Tęsknota za narożnikiem

Ryszard Wolny występował na turnieju w podwójnej roli – wiceprezesa PZZ i prezesa oraz trenera MKZ Unii Racibórz. – Sercem jestem tu jako trener, ale jako wiceprezes nie mogę siedzieć w narożniku. Wyłapuję błędy zawodników, bo jest ich jeszcze dużo – oceniał. Wiek juniora jest ważnym momentem w karierze zapaśnika. Później jest jeszcze młodzieżowiec U23 i to wydłuża możliwości rozwoju sportowca. – Wcześniej traciliśmy zawodników, a tak mamy jeszcze szansę do wieku 23 lat spróbować coś osiągnąć – mówił nam R. Wolny.

Prezes i trener unitów wskazał, że na matach w Raciborzu można zobaczyć przyszłych, potencjalnych olimpijczyków. – Mogą wystąpić na igrzyskach w Paryżu. – Widzimy tutaj bezpośrednie zaplecze dla seniorów. Według mnie jakichś 6 zawodników z tego grona ma szansę rywalizować o IO, a 3–4 za rok będzie wygrywać z seniorami. Z naszego klubu też są tacy zawodnicy – ocenił słynny zapaśnik.

Są medale, jest stypendium

Wydarzenie w Raciborzu zgromadziło wiele sław środowiska zapaśniczego. Przyjechał m.in. Stanisław Krzesiński trener reprezentacji Polski w zapasach m.in. z lat odkrywania talentu Ryszarda Wolnego na Igrzyskach Olimpijskich w Seulu w 1988 roku. – To ważne, że Unia utrzymuje wysoki poziom przez tyle lat. Pamiętam czasy prezesa i trenera Starzyńskiego i tak jest do dziś. Ja od 1969 roku bywam na wszystkich imprezach krajowych i zawsze Racibórz na nich był i jest. Niestety, inne śląskie kluby padły, a ostała się jedynie Unia Racibórz – zauważył Krzesiński. Trener pamięta Ryszarda Wolnego jeszcze jako juniora z 1986 roku. – On się wtedy wyróżniał i ja go dołączyłem do kadry seniorów. Z Andrzejem Supronem kształtowaliśmy go jako zawodnika – wspominał Krzesiński.

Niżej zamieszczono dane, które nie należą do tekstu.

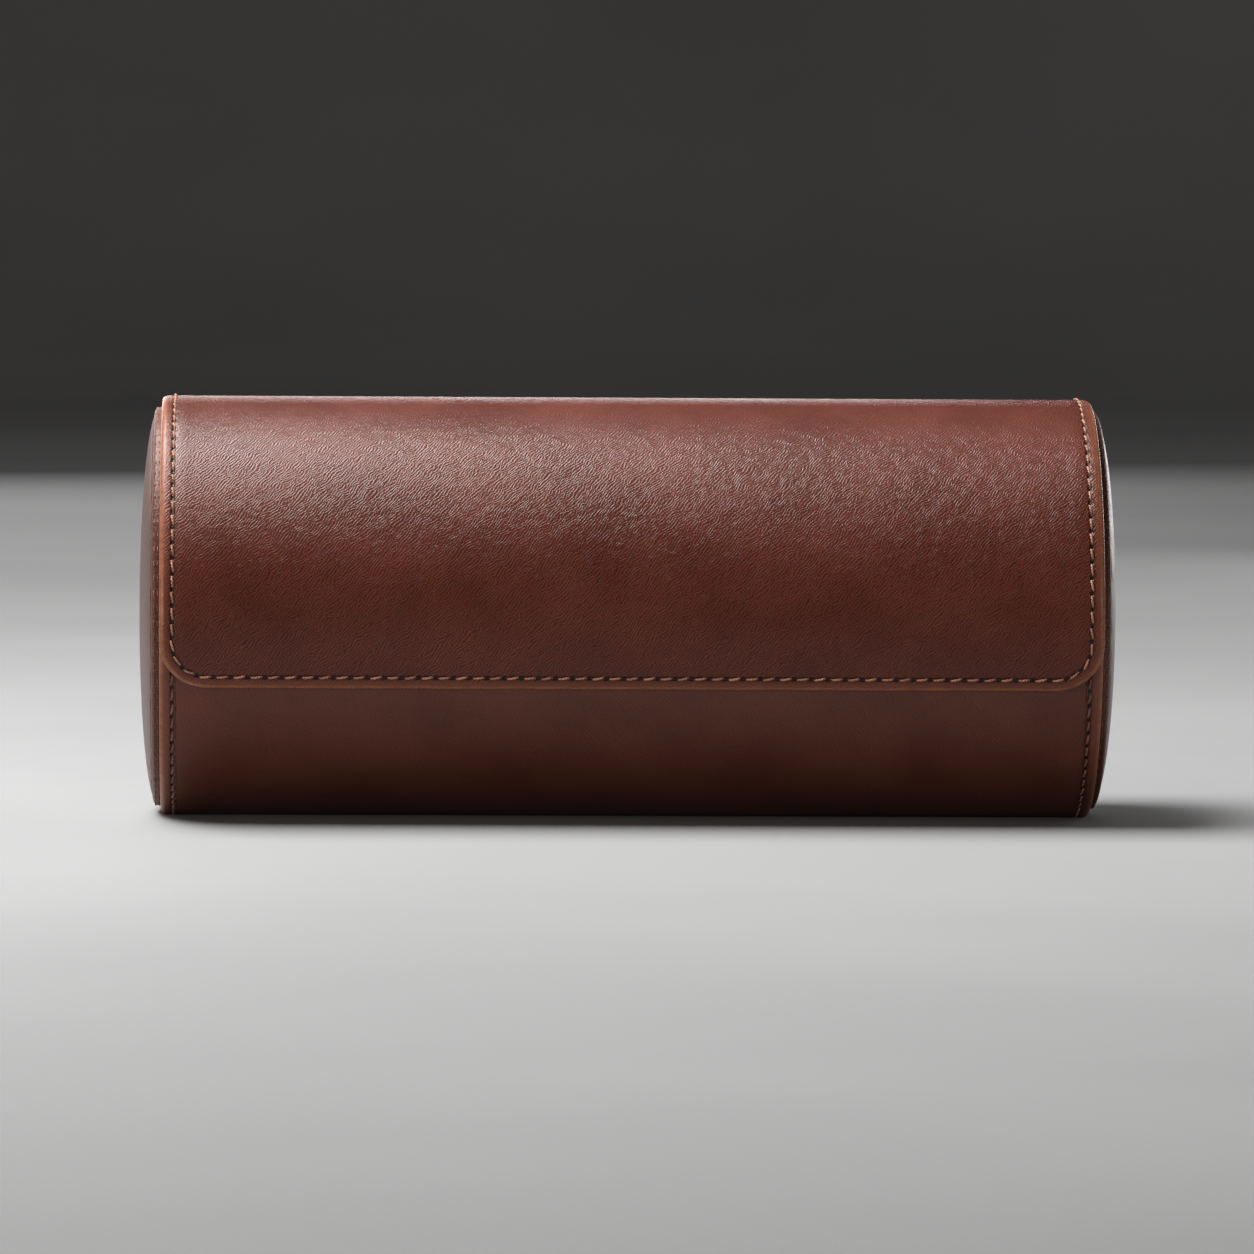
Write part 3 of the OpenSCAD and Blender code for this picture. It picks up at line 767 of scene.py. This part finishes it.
def build_end_strip(name, side):
    """The leather strip around the end, rolled over its rim, with its two rows of stitches."""
    rim = []
    for i in range(13):
        a = QUARTER * i / 12
        rim.append((LIP_R + RIM_ROUND_IN * cos(a), BAND_END - RIM_ROUND_OUT * (1 - sin(a))))
    band = [(BOARD_R, BOARD_X), (BAND_R, BOARD_X), (BAND_R, WRAP_END - 1.5), (BAND_R, WRAP_END - 0.4)]
    band += rim[:-1] + [(LIP_R + 0.1, BAND_END - 0.05), (LIP_R + 0.02, BAND_END - PANEL_GROOVE),
                        (LIP_R + 0.02, BAND_END - PANEL_DEPTH), (BOARD_R, BAND_END - RIM_ROUND_OUT)]
    strip = lathe("end_strip_" + name, band, side, band_leather, closed=True)
    settle(strip, "case", "band_leather", "end_band_" + name)
    inset = 1 - RIM_STITCH_INSET / RIM_ROUND_OUT
    rim_r = LIP_R + RIM_ROUND_IN * sqrt(1 - inset ** 2)
    tilt = math.atan2(RIM_ROUND_IN * inset, RIM_ROUND_OUT * sqrt(1 - inset ** 2))
    rim_lay = ring_lay(rim_r, BAND_END - RIM_STITCH_INSET, tilt, side)
    # The rim's and the seam's stitches take the thread with painted shade
    rim_row = stitches("rim_stitches_" + name, ring_places(rim_r), rim_lay, 1.0, 0.15, 0.04, painted_shade_thread)
    settle(rim_row, "case", "thread", "end_thread_" + name)
    seam_lay = ring_lay(BAND_R, WRAP_END + SEAM_STITCH_GAP, 0, side)
    seam_row = stitches("seam_stitches_" + name, ring_places(BAND_R), seam_lay, 1.0, 0.14, 0.0, painted_shade_thread)
    settle(seam_row, "case", "thread")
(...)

Czy były szkoleniowiec kadry narodowej dostrzegł ciekawy narybek na raciborskim turnieju? – Talenty zawsze są, trzeba je odpowiednio wybrać i doprowadzić do mistrzostwa. Ja wybierałem obiecujących młodych ludzi i z nimi indywidualnie pracowaliśmy. Były z tego wyniki – oznajmił S. Krzesiński. – Dziś wszystko się opiera na kadrze narodowej. I to nie tylko w zapasach. Jak są medale, to są stypendia, a jak nie – to po szkole zapaśnik kończy karierę – zaznaczył trener. Jego zdaniem talent musi chcieć pracować i najgorzej jak za wcześnie się załamie, zniechęci.

(ma.w)


Spod twardej ręki

Mateusz Wolny prowadzi juniorską ekipę w MKZ Unii Racibórz. Był zadowolony ze startu w rodzinnym mieście, bo jego podopieczni mieli 7 szans medalowych. – W Raciborzu zapasy są najpopularniejszym sportem i czekaliśmy na takie zawody. Zawodnicy wierzą w moją pracę, mamy do siebie zaufanie i są wyniki – stwierdził Wolny. Czy pamięta siebie z wieku juniora? – Ja musiałem mieć twardą rękę nad sobą i niektórzy z tych, których trenuję, też ją muszą mieć. Ja trenuję ponad 20 zawodników i do każdego trzeba mieć odpowiednie podejście. Trener jest równocześnie pedagogiem, więc potrzebne są rozmowy po zajęciach i omawiamy nie tylko sprawy sportowe – przekazał nam M. Wolny. Ma bogate doświadczenie treningowe ze zgrupowań na całym świecie, z różnymi szkoleniowcami. – Zawsze sobie zapisywałem obserwacje z zajęć i posiłkuję się tymi notatkami do dziś – dodał. Wolny podkreślił też, że po zdobyciu Pucharu Polski i drużynowej wygranej na Mistrzostwach Polski w grupie juniorów Unia jest bezkonkurencyjna.